Surely they are not backward?

If they are not backward, then obviously Ranganath Mishra recommended reservation not on the criterion of backwardness but on the ground of minorities. Is that today available in the Constitution? No. Minorities means religion and that is why that cannot be the ground for reservation. So how do I say I will give you what Ranganath Mishra has suggested? It is not constitutionally viable. So what do we do? We go back to the model set out in the Congress manifesto — which is the Karnataka, Kerala and Tamil Nadu model under which backward Muslims get reservation according to their population.

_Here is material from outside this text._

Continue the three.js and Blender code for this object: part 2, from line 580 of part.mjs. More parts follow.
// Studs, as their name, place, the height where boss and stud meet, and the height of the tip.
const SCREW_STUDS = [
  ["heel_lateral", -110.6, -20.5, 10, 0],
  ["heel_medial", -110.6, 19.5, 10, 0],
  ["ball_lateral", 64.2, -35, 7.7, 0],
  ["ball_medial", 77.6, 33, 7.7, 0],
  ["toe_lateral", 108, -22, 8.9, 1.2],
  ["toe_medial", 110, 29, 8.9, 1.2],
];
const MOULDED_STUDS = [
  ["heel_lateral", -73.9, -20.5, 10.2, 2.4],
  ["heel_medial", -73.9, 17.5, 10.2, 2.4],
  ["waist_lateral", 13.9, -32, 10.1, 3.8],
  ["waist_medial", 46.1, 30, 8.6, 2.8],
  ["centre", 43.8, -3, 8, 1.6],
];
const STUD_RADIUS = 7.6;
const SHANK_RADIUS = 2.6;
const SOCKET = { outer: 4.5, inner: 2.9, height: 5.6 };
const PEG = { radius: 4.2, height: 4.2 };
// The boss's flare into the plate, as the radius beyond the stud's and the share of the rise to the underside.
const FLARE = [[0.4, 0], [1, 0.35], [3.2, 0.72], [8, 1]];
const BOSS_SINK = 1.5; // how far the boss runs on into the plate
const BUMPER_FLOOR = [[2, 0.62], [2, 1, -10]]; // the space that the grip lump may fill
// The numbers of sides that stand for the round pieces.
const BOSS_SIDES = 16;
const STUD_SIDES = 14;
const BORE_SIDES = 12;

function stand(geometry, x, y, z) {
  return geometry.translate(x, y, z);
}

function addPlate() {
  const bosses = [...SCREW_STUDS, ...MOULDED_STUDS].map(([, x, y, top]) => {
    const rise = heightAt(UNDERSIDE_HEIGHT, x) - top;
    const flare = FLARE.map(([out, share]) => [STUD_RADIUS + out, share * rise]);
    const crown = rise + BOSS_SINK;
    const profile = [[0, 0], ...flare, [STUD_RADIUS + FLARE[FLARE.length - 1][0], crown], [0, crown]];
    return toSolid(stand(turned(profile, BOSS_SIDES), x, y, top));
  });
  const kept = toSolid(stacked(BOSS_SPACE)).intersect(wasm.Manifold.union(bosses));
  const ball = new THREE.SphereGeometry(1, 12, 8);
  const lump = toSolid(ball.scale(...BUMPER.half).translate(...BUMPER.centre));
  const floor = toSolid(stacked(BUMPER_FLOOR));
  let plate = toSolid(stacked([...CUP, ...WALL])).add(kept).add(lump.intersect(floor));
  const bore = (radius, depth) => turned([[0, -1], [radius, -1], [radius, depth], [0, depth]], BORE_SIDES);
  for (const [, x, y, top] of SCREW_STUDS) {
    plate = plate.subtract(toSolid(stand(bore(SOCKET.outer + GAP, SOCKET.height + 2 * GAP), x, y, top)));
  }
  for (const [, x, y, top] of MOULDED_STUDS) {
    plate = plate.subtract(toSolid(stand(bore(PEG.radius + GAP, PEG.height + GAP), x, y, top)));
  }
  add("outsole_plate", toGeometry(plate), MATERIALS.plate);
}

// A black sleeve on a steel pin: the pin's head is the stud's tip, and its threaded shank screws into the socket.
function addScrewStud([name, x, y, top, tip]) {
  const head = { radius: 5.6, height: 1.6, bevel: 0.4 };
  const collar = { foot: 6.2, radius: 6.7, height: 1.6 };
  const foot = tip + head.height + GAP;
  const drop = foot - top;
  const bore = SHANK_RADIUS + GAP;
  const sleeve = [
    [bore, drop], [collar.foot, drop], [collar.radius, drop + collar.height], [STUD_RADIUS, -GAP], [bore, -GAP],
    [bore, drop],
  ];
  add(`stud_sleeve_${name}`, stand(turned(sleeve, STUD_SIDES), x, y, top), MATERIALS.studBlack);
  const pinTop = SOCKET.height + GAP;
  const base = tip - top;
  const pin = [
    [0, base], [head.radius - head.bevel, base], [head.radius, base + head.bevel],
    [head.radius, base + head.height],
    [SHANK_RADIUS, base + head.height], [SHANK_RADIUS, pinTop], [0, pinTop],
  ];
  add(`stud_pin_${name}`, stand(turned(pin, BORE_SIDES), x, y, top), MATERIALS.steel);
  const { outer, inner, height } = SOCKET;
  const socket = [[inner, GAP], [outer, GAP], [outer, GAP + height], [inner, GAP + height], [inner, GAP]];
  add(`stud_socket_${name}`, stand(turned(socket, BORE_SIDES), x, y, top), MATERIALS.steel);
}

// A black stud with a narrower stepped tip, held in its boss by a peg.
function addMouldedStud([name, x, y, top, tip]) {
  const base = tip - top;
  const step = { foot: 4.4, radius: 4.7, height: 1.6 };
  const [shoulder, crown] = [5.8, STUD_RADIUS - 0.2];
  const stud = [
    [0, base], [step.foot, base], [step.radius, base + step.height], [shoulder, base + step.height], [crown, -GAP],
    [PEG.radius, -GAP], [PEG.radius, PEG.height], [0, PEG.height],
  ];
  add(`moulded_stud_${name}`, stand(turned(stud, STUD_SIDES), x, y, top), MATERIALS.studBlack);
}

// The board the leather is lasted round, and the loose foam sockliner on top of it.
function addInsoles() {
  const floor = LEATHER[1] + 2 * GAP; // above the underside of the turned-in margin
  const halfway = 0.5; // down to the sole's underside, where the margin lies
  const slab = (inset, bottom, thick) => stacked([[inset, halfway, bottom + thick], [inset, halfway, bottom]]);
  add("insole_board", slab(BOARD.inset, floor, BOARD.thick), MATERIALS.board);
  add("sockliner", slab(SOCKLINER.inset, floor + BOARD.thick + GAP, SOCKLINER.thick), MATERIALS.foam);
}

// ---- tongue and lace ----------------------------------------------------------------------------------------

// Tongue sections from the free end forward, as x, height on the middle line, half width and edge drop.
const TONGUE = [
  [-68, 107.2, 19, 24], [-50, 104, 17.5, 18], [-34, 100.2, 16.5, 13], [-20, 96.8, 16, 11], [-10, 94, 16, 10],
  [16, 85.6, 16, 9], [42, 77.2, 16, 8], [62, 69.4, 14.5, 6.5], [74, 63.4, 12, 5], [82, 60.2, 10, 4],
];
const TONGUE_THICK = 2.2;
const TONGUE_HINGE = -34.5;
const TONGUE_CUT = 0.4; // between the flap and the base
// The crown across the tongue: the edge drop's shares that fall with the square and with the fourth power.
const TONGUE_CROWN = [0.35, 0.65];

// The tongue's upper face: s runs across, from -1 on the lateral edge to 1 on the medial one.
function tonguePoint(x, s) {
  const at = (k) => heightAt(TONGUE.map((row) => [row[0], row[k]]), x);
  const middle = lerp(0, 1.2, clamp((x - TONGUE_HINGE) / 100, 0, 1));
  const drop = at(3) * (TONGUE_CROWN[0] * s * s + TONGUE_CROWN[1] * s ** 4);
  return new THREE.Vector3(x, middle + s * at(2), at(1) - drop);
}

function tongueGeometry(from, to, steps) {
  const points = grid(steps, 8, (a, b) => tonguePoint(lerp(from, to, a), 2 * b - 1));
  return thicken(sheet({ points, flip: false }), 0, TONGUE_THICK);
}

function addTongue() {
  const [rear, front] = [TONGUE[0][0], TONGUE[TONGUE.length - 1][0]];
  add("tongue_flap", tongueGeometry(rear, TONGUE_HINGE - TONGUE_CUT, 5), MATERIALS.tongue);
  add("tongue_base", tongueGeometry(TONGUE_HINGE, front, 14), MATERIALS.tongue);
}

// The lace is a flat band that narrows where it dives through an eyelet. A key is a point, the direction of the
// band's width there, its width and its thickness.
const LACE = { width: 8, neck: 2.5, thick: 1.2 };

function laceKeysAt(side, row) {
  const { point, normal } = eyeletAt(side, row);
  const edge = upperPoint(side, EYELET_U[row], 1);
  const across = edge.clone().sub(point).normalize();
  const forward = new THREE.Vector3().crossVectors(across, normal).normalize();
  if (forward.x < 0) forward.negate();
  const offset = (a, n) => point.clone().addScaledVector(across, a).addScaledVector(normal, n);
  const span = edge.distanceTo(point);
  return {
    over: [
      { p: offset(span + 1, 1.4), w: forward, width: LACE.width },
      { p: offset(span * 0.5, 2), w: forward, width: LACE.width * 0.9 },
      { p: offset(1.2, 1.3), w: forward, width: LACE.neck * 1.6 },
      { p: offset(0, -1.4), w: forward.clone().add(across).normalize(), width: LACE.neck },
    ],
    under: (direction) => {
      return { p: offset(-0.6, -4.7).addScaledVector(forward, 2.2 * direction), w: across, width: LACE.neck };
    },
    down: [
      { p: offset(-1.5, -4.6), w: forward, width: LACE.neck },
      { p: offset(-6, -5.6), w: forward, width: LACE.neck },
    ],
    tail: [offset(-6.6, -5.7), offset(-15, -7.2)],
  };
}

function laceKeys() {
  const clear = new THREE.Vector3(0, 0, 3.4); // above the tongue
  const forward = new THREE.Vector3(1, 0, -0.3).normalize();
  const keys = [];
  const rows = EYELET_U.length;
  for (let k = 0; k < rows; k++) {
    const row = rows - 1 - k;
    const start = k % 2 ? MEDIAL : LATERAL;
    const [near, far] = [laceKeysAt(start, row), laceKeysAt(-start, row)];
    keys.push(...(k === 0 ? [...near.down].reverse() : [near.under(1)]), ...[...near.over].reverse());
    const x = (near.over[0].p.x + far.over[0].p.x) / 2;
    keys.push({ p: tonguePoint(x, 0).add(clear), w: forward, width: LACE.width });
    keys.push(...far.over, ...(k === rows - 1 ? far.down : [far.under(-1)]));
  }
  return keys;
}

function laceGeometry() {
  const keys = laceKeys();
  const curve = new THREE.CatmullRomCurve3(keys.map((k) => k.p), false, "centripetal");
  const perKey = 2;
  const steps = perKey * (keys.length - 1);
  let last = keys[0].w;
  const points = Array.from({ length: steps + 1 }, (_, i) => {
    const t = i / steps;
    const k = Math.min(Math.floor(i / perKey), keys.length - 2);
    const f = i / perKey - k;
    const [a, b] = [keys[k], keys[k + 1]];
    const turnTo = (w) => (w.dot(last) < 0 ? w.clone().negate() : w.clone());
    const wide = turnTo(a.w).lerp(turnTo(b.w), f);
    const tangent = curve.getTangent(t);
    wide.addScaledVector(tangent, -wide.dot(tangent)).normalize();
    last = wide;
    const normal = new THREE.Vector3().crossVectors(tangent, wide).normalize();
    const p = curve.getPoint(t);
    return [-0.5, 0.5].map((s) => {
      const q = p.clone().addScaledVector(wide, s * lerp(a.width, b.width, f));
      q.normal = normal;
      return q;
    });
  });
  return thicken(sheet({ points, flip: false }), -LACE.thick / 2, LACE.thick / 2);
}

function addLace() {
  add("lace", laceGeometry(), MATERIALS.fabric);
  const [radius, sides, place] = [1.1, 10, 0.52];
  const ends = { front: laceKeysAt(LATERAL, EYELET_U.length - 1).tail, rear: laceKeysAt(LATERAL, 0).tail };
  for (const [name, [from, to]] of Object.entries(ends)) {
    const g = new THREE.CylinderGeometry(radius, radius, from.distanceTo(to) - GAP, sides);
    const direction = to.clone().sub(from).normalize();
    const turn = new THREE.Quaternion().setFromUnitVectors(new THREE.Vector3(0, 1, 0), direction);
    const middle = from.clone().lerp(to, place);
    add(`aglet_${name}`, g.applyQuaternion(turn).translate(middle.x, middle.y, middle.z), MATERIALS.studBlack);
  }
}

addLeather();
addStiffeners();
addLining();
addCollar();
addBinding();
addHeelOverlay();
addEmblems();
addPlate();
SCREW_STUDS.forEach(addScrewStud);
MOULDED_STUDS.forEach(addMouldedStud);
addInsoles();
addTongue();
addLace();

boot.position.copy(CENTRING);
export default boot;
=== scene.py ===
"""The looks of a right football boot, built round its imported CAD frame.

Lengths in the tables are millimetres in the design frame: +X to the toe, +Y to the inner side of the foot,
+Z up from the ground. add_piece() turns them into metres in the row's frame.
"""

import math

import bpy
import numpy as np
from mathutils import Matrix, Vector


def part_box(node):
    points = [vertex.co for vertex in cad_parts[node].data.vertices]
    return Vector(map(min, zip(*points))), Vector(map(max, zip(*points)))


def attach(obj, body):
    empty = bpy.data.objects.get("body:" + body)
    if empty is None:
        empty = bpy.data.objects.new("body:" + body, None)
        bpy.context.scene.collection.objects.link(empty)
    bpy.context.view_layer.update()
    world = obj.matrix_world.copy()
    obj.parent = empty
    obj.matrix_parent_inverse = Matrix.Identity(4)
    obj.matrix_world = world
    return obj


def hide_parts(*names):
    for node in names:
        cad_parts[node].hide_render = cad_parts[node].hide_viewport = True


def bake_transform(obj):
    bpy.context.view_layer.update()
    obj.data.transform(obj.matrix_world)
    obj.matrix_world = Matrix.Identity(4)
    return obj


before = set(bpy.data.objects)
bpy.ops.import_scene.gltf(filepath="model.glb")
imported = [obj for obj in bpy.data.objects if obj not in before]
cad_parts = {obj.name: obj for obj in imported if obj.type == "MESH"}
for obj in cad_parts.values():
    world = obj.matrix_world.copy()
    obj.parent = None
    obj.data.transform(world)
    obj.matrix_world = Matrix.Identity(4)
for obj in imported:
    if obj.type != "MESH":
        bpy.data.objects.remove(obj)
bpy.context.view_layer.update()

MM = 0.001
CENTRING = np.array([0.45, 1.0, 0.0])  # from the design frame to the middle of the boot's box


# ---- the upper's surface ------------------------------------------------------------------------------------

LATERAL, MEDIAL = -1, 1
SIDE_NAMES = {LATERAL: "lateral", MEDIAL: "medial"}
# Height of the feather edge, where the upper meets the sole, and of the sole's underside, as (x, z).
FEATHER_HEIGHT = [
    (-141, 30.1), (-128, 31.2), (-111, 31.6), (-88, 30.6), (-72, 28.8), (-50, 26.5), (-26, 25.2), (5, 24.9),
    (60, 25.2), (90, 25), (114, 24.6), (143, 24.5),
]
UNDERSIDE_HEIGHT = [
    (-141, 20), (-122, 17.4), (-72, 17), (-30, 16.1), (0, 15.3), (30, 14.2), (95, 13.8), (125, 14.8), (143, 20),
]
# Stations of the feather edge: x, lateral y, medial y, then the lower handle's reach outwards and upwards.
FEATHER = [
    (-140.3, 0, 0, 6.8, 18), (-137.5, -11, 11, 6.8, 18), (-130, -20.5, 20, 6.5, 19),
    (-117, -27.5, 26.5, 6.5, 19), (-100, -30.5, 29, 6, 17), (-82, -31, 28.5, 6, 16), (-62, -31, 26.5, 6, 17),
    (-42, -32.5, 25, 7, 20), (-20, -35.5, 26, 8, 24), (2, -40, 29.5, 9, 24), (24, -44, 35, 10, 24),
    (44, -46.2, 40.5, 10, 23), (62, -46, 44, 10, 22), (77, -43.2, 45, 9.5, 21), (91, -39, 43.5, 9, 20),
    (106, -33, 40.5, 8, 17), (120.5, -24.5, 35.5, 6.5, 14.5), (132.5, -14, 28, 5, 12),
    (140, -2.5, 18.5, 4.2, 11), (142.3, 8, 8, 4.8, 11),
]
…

Can reservation be for an entire religious group?

If all Yadavs (or Kurmis) are found to be backward, all Yadavs (or Kurmis) are backward. But you don’t say you are giving reservations to Yadavs, you say you are giving reservations to backwards who include Yadavs. Similarly if you say you are giving reservations to backwards who include Muslims, there should be no problem. In the case of Andhra Pradesh, the Supreme Court struck down reservations to Muslims, so the government removed five or six groups like Syeds, Shaikhs, Moghuls, Turks and Pathans from the list of Muslims to be given reservation. So the model is a backwards model, not a religious model. Through the backwards route Muslims can get reservation, and will get it. We have promised it and I’m duty-bound to get it for them. If this is the route, yes they will get reservation. If you ask me if Muslims as a religious group will get reservation, then how can I say yes?

We want to get to a point where the Ministry of Minority Affairs can make an effective impact on the lives of the ordinary minorities, says Salman Khursheed.